--- Start GIVEN MATERIAL ---
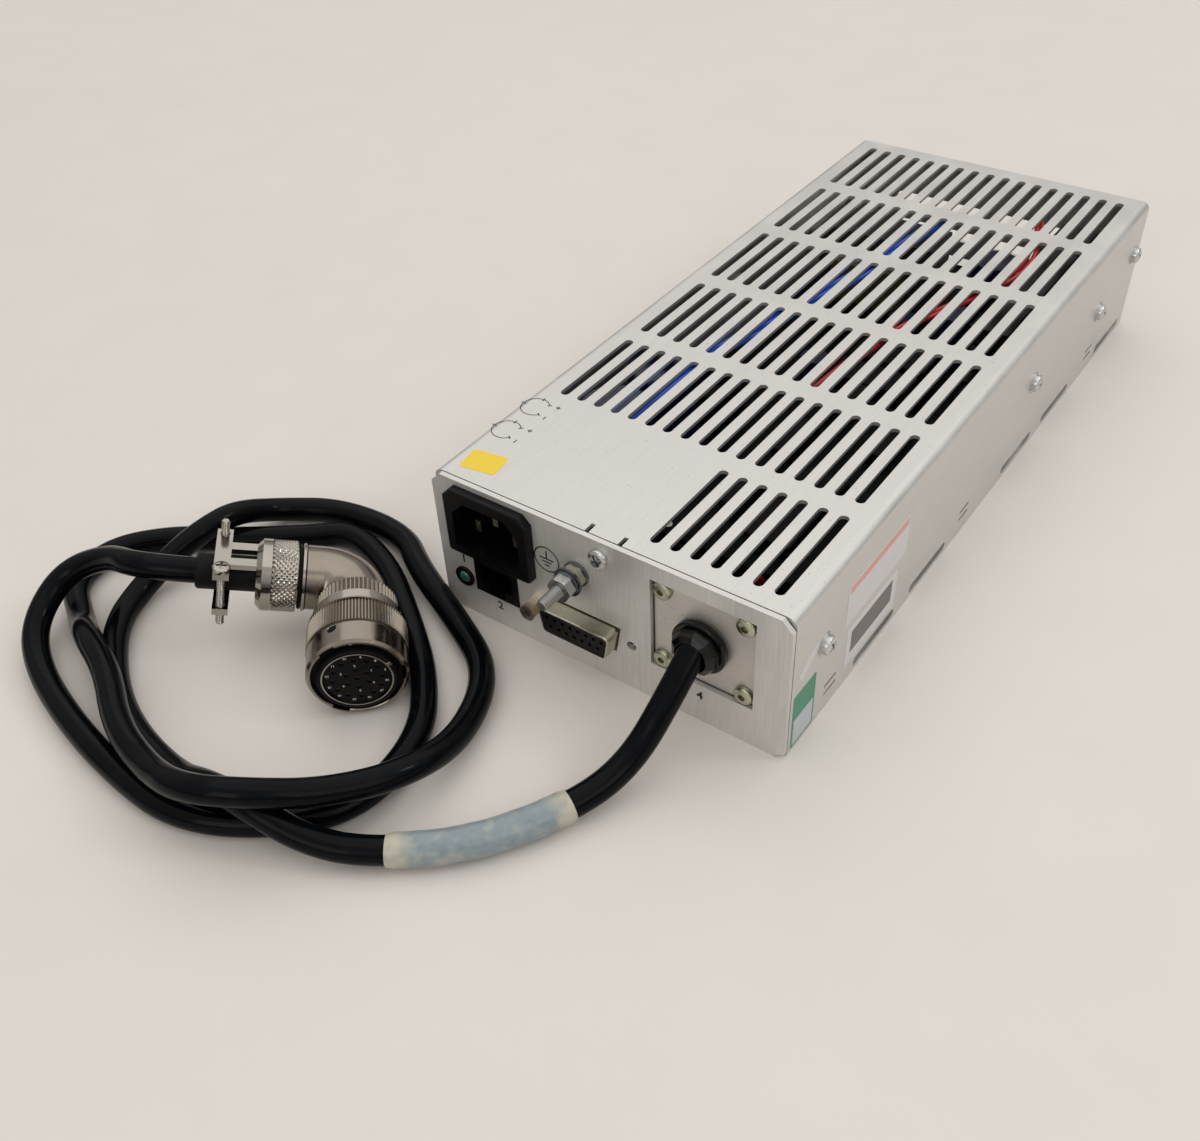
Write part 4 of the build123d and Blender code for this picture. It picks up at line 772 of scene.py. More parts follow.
@dataclass
class Lead:
    """The pump's lead and the marking sleeve on it.

    Attributes:
        corner: lower left corner of the connector panel, where the route is counted from.
        start: where the lead leaves the gland.
        plug_end: its last two points, in line with the plug's cable arm.
        route: the points between, in millimetres.
        radius: of the lead.
        length: real length, in metres; not used.
        sleeve_run: where the sleeve starts and ends along the lead.
        sleeve_radius: of the sleeve.
        seam_angle: where its seam lies round it.
    """

    corner: Vector
    start: Vector
    plug_end: Vector
    route: tuple[tuple[float, float, float], ...] = (
        (93, -14, 24), (90, -30, 8.5), (84, -48, 5), (69, -73, 5), (47, -90, 5), (33, -96, 7.5),
        (19.5, -99, 13.5), (3, -99, 11.5), (-13, -99, 4.1), (-37, -95, 4.1), (-57.5, -85.5, 4.1),
        (-77, -69.5, 4.1), (-84, -53.5, 4.1), (-82, -39, 10), (-79.5, -28, 13), (-78.5, -16, 12.5),
        (-75.5, 0, 4.1), (-58, 11, 4.1), (-30, 12.5, 4.5), (-11, -0.5, 7), (12, -10, 5), (34, -21.5, 4.1),
        (45, -47, 6), (44.5, -70, 13.5), (33, -86.5, 15.5), (21.5, -100, 21.5), (4.5, -107.5, 19.5),
        (-13.5, -105.5, 13.5), (-34, -100, 12.5), (-54, -87.5, 12.5), (-73, -81, 11.5), (-86.5, -74.5, 4.1),
        (-104.5, -65, 4.1), (-109, -47, 4.1), (-96, -31, 4.1), (-77, -20, 4.1), (-56, -5, 4.1),
        (-46.5, 4, 4.1), (-25, -1.5, 4.1), (-1, -17.5, 4.1), (19.5, -33, 4.1), (34, -51.5, 4.1),
        (36.5, -78, 4.1), (21.5, -96, 4.1), (-2, -108.5, 4.1), (-28.5, -107.5, 4.1), (-56.5, -102.5, 4.1),
        (-82, -94.5, 4.1), (-95, -85, 8), (-98, -69, 15.5), (-84, -60, 22.5), (-64, -62, 29),
    )
    radius: float = 4.0 * MM
    length: float = 1.113
    sleeve_run: tuple[float, float] = (0.054, 0.106)
    sleeve_radius: float = 4.7 * MM
    seam_angle: float = math.radians(50)

    def build(self, plug_pieces: Sequence[bpy.types.Object]) -> None:
        """Lay the lead and its sleeve.

        Args:
            plug_pieces: everything on the lead's far end; not used.
        """
        lead = self._lay()
        sleeve = self._sleeve(lead)
        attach(lead, CASE)
        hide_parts("cable")
        LOG.info("laid the lead")

    def _lay(self) -> bpy.types.Object:
        """Make the lead as one smooth curve."""
        points = [self.start, *(self.corner + Vector(p) * MM for p in self.route), self.plug_end]
        data = bpy.data.curves.new("pump_lead", "CURVE")
        data.dimensions = "3D"
        spline = data.splines.new("NURBS")
        spline.points.add(len(points) - 1)
        for knot, place in zip(spline.points, points):
            knot.co = (*place, 1.0)
        spline.order_u = 3
        spline.use_endpoint_u = True
        spline.resolution_u = 12
        data.bevel_depth = self.radius
        data.bevel_resolution = 8
        data.use_fill_caps = True
        lead = bpy.data.objects.new("pump_lead", data)
        bpy.context.scene.collection.objects.link(lead)
        data.materials.append(LEAD_SHEATH.material())
        return lead

    def centreline(self, lead: bpy.types.Object) -> list[Vector]:
        """Read the points that the lead's own curve follows."""
        bare = lead.data.copy()
        bare.bevel_depth = 0.0
        holder = bpy.data.objects.new("centreline", bare)
        bpy.context.scene.collection.objects.link(holder)
        line = bpy.data.meshes.new_from_object(holder)
        points = [v.co.copy() for v in line.vertices]
        bpy.data.objects.remove(holder)
        bpy.data.meshes.remove(line)
        bpy.data.curves.remove(bare)
        return points

    def _sleeve(self, lead: bpy.types.Object) -> bpy.types.Object:
        """Shrink the marking sleeve onto the lead."""
        start, end = self.sleeve_run
        places, travelled = [], 0.0
        line = self.centreline(lead)
        for a, b in zip(line, line[1:]):
            step = (b - a).length
            if start <= travelled <= end:
                places.append((travelled, a, (b - a).normalized()))
            travelled += step
        mesh = bmesh.new()
        cream = mesh.verts.layers.float.new("cream")
        around = 48
        rows = []
        first, last = places[0][0], places[-1][0]
        for inner in (False, True):
            for distance, place, along in (reversed(places) if inner else places):
                side = along.cross(Vector((0, 0, 1))).normalized()
                spindle = Spindle(place, along, side)
                row = []
                for i in range(around):
                    angle = TURN * i / around
                    radius = self.radius * 0.99 if inner else self._sleeve_radius(angle, distance, first, last)
                    vert = mesh.verts.new(spindle.point(0.0, radius, angle))
                    vert[cream] = self._cream(distance, first, last)
                    row.append(vert)
                rows.append(row)
        for low, high in zip(rows, rows[1:] + rows[:1]):
            for i in range(around):
                j = (i + 1) % around
                mesh.faces.new((low[i], low[j], high[j], high[i]))
        return finished(mesh, "marking_sleeve", SLEEVE_FILM, CASE, sharp_deg=60.0, replaces=("cable_sleeve",))

    def _sleeve_radius(self, angle: float, distance: float, first: float, last: float) -> float:
        """Radius of the sleeve: wrinkled, drawn in at its ends, with a seam on its far upper side."""
        from_end = min(distance - first, last - distance)
        drawn_in = 0.35 * MM * max(0.0, 1.0 - from_end / (1.2 * MM)) ** 2
        wrinkle = 0.10 * MM * math.sin(distance * 900) * math.sin(3 * angle + distance * 400)
        seam_gap = math.cos(angle - self.seam_angle)
        seam = 0.65 * MM * max(0.0, seam_gap) ** 60 * (0.7 + 0.3 * math.sin(distance * 1500))
        return self.sleeve_radius - drawn_in + wrinkle * min(1.0, from_end / (4 * MM)) + seam

    @staticmethod
    def _cream(distance: float, first: float, last: float) -> float:
        """How cream the film is: fully at both ends, not at all in the middle."""
        from_end = min((distance - first) / 0.9, last - distance)
        return max(0.0, min(1.0, 1.6 - from_end / (4.5 * MM)))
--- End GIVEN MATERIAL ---
**SHORT TASK:** Only the lines from the beginning of the material to the line containing "sleeve on it." should be echoed, verbatim and in full.

**OUTPUT OF THE TASK:**
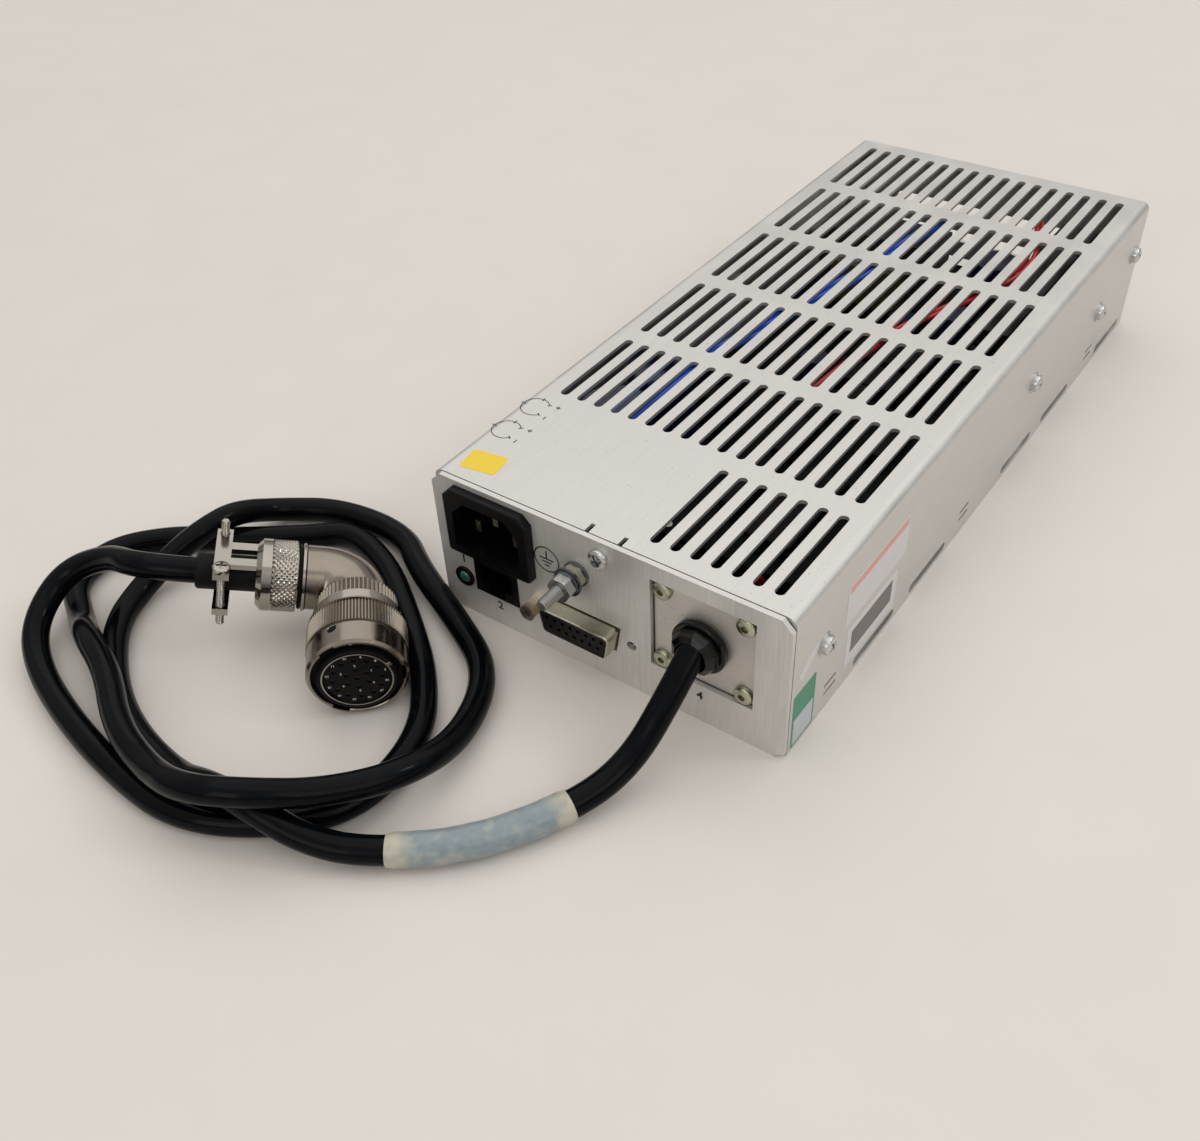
Write part 4 of the build123d and Blender code for this picture. It picks up at line 772 of scene.py. More parts follow.
@dataclass
class Lead:
    """The pump's lead and the marking sleeve on it.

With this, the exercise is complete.